====== Data ======

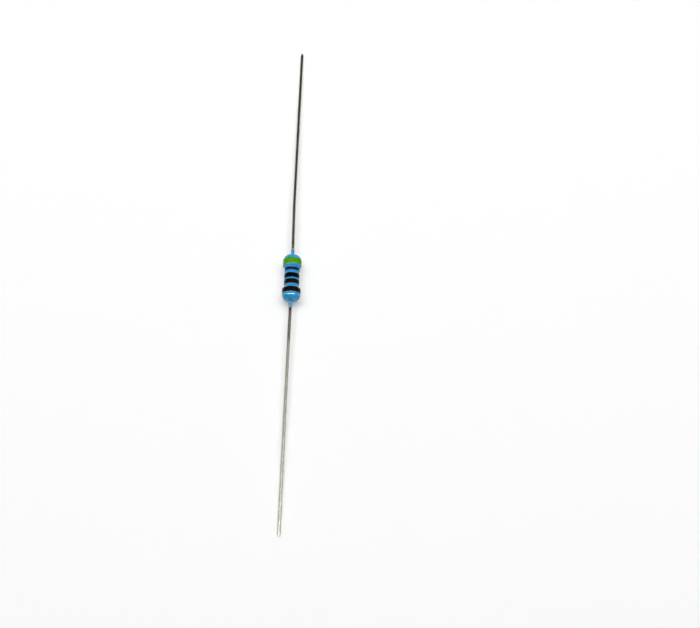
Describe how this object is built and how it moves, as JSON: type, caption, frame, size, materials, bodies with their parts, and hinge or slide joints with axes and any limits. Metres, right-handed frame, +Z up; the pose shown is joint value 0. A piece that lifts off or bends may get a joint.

======
====== Data ======

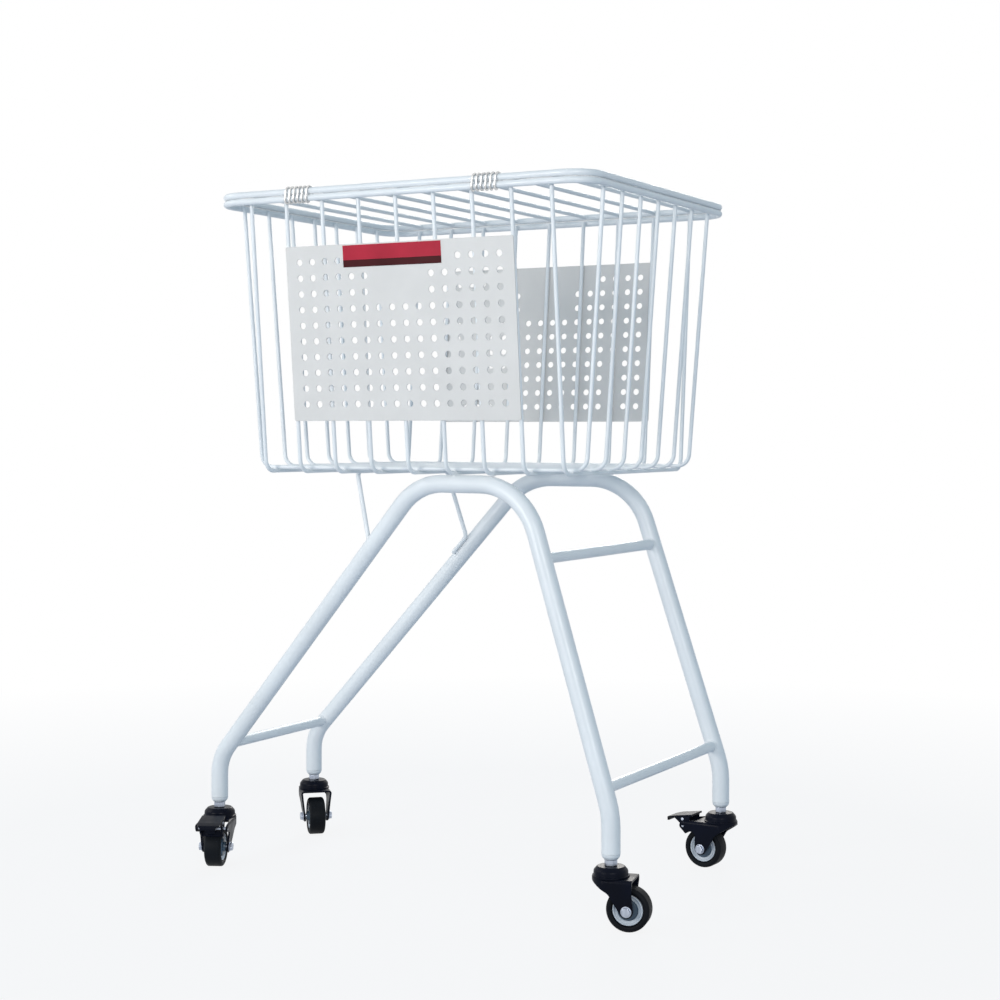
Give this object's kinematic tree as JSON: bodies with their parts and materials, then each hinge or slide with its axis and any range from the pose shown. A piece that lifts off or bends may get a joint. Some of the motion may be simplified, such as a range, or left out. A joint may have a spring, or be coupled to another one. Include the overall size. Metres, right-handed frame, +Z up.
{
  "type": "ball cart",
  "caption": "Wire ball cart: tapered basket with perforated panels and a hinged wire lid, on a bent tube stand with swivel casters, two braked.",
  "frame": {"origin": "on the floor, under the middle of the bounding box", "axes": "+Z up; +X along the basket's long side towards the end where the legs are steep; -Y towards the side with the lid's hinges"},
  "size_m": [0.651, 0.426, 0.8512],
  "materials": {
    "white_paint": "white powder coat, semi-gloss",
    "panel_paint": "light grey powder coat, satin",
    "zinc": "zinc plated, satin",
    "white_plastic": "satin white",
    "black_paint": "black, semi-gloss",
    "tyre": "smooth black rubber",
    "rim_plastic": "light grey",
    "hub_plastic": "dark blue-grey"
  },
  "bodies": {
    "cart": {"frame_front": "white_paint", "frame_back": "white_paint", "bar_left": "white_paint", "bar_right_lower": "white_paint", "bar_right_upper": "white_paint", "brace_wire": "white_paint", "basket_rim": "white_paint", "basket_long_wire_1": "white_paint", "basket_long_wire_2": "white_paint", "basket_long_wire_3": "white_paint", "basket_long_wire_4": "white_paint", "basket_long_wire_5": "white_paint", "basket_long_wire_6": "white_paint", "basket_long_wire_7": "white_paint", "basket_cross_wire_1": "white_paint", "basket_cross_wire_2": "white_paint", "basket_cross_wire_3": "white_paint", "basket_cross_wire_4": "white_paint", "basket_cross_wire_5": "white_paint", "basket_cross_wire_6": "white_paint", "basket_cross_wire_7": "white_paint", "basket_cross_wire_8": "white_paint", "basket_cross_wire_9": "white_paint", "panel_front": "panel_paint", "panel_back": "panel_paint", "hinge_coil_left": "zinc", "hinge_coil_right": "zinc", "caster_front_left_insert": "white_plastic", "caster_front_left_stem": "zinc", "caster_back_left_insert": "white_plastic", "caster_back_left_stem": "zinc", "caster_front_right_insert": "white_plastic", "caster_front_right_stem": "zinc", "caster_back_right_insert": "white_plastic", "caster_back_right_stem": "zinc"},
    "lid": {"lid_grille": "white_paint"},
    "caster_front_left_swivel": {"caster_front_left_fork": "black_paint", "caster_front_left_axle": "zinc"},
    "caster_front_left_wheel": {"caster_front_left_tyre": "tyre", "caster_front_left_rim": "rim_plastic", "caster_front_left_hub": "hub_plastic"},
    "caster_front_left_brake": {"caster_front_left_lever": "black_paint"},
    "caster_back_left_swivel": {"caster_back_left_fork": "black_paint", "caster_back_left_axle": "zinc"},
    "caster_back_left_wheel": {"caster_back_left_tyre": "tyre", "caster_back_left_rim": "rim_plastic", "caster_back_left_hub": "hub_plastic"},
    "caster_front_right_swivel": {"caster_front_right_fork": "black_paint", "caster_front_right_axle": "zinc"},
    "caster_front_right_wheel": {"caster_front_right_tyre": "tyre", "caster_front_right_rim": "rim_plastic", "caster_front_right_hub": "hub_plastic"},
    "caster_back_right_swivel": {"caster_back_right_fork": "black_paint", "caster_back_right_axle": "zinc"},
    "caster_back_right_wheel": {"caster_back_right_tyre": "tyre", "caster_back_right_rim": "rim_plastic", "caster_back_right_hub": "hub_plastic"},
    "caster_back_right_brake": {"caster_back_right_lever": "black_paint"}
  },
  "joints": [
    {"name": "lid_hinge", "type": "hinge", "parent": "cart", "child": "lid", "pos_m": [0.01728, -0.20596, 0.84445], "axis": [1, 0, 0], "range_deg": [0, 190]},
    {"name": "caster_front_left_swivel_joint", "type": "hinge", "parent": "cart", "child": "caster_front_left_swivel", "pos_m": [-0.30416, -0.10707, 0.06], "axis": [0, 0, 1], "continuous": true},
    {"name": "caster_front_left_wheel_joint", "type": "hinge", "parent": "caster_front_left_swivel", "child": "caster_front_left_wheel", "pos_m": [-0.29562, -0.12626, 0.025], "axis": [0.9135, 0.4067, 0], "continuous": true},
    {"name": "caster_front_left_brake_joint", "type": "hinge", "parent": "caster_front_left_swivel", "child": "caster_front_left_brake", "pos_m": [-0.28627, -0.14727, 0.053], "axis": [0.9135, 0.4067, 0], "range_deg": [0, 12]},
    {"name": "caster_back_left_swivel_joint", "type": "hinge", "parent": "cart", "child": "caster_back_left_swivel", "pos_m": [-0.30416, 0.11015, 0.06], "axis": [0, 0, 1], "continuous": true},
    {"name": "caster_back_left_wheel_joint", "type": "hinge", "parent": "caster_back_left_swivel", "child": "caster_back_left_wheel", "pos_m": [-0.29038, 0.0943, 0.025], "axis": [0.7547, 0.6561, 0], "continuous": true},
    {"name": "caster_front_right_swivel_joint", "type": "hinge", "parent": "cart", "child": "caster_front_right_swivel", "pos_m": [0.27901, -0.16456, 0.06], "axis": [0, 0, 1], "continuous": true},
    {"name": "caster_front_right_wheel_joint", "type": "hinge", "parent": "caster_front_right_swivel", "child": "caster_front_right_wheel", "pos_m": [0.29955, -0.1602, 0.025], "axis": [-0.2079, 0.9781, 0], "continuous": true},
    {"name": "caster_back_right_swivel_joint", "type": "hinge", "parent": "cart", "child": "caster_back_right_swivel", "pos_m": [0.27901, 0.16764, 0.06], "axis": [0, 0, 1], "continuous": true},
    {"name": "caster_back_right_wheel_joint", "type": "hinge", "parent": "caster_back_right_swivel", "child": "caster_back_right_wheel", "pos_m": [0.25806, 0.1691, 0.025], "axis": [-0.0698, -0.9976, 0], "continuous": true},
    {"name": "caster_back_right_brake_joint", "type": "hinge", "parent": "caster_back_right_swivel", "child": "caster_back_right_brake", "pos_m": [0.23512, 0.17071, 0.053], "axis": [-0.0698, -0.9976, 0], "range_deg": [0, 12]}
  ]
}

======
====== Data ======

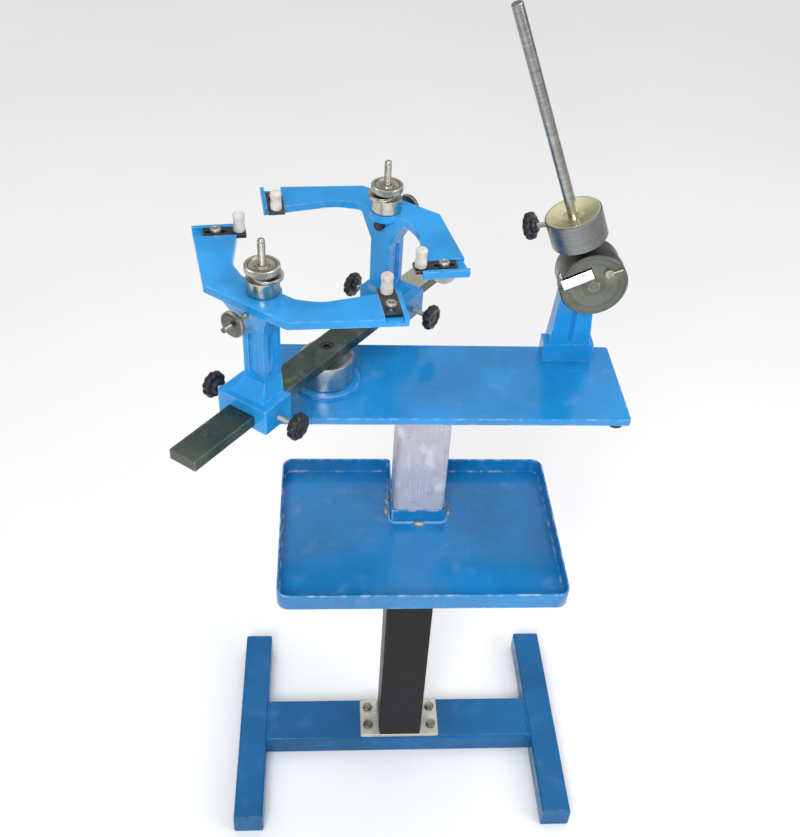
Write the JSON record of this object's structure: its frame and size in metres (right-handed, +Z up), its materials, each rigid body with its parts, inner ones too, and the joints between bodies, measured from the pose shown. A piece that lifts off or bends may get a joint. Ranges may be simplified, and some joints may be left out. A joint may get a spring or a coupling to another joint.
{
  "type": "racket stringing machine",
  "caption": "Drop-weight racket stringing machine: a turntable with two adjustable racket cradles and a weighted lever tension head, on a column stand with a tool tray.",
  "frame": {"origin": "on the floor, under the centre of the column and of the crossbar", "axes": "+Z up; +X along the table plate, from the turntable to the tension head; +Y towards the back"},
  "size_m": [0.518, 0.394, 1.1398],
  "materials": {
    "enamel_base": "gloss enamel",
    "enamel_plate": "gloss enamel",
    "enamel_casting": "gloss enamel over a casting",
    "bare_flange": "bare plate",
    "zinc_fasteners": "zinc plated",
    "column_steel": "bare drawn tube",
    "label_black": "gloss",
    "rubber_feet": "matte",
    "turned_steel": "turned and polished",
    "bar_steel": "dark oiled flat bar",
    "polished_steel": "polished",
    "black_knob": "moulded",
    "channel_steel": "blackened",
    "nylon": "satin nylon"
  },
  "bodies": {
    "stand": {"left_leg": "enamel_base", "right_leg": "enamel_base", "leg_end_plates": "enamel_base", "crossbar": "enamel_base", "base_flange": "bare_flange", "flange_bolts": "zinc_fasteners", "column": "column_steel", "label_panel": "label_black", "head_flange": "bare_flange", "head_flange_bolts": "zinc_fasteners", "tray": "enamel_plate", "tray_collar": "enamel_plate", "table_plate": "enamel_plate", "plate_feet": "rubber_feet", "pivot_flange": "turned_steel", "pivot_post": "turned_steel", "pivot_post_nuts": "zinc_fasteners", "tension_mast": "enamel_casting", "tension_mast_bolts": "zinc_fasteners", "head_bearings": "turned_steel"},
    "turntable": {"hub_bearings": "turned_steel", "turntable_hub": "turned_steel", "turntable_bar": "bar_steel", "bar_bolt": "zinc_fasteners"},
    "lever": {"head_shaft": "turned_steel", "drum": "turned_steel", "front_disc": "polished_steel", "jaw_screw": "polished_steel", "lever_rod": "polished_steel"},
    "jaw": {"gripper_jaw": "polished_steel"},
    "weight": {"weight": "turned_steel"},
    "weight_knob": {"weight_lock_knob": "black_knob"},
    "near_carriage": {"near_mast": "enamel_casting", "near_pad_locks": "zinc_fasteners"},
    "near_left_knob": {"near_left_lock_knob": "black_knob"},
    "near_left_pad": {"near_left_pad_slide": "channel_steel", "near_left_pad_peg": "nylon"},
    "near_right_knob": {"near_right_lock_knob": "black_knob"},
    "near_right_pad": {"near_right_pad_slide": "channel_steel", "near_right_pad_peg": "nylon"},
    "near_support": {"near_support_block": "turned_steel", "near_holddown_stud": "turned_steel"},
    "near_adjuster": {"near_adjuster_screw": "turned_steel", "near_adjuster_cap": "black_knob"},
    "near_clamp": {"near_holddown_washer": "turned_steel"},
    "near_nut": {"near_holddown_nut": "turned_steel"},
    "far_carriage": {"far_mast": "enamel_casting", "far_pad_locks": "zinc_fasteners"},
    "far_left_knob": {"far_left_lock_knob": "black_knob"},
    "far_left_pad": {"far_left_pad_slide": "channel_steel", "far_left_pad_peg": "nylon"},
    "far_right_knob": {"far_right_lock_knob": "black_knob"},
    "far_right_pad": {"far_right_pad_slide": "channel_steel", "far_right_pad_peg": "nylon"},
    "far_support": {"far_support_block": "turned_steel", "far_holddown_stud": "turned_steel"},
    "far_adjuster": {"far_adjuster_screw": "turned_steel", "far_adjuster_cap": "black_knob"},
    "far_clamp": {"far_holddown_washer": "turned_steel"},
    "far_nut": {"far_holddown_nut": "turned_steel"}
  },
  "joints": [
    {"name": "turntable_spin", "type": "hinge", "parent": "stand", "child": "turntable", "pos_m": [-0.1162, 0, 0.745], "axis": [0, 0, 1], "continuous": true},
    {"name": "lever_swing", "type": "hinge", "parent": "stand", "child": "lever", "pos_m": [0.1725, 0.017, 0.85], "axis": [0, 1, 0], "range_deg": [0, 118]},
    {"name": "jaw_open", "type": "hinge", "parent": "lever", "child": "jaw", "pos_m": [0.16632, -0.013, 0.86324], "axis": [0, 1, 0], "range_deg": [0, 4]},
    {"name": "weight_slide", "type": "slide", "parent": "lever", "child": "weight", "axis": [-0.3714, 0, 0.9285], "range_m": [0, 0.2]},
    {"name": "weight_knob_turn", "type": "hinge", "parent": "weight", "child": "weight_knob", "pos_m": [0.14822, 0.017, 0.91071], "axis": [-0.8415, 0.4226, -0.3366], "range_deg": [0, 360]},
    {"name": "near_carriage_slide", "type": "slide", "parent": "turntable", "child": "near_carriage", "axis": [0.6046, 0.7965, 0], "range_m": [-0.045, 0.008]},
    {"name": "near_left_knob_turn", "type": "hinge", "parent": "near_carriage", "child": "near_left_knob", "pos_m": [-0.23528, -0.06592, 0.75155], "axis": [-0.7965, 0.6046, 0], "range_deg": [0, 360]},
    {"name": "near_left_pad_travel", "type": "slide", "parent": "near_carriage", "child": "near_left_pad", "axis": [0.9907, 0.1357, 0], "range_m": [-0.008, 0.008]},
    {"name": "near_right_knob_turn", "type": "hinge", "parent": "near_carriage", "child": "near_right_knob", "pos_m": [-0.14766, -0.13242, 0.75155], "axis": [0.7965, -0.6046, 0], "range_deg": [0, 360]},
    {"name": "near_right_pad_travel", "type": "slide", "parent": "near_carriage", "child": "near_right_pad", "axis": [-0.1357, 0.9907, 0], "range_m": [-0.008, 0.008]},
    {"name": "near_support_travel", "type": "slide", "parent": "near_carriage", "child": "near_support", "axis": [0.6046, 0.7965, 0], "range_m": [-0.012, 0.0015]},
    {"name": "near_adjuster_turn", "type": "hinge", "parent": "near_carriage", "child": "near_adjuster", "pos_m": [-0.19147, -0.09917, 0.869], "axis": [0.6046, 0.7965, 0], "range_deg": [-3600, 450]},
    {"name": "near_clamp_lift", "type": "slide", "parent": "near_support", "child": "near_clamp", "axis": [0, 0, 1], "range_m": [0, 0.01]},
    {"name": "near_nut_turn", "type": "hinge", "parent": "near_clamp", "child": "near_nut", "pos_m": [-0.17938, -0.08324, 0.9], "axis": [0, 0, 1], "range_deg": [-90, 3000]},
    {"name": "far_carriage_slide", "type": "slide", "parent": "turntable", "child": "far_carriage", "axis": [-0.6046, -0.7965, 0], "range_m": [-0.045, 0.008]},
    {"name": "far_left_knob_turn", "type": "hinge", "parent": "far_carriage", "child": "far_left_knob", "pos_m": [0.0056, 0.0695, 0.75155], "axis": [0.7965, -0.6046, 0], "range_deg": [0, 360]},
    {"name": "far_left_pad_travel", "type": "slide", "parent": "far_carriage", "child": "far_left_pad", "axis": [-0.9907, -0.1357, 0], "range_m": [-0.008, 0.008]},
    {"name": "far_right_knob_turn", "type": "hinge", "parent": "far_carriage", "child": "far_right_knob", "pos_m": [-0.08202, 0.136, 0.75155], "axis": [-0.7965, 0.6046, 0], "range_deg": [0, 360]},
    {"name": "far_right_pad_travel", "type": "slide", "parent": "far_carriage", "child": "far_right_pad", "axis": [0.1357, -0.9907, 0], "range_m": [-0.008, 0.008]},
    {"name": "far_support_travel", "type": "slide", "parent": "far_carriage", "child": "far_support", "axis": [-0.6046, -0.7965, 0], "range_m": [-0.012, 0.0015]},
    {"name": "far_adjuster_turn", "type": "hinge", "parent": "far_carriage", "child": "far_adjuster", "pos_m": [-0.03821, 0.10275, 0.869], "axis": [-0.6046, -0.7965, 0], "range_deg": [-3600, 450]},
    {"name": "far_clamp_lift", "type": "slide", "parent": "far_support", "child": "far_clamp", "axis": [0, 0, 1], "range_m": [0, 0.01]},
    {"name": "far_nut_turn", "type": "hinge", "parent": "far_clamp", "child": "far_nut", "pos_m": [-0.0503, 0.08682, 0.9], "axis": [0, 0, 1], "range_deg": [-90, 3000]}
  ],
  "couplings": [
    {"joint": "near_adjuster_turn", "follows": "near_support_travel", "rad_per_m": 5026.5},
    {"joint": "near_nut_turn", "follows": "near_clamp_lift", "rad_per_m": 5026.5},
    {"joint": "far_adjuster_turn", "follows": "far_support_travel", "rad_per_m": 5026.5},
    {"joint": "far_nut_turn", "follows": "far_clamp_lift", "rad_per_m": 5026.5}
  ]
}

======

Collect the lines that hold "each".

Solution to this task:
Give this object's kinematic tree as JSON: bodies with their parts and materials, then each hinge or slide with its axis and any range from the pose shown. A piece that lifts off or bends may get a joint. Some of the motion may be simplified, such as a range, or left out. A joint may have a spring, or be coupled to another one. Include the overall size. Metres, right-handed frame, +Z up.
Write the JSON record of this object's structure: its frame and size in metres (right-handed, +Z up), its materials, each rigid body with its parts, inner ones too, and the joints between bodies, measured from the pose shown. A piece that lifts off or bends may get a joint. Ranges may be simplified, and some joints may be left out. A joint may get a spring or a coupling to another joint.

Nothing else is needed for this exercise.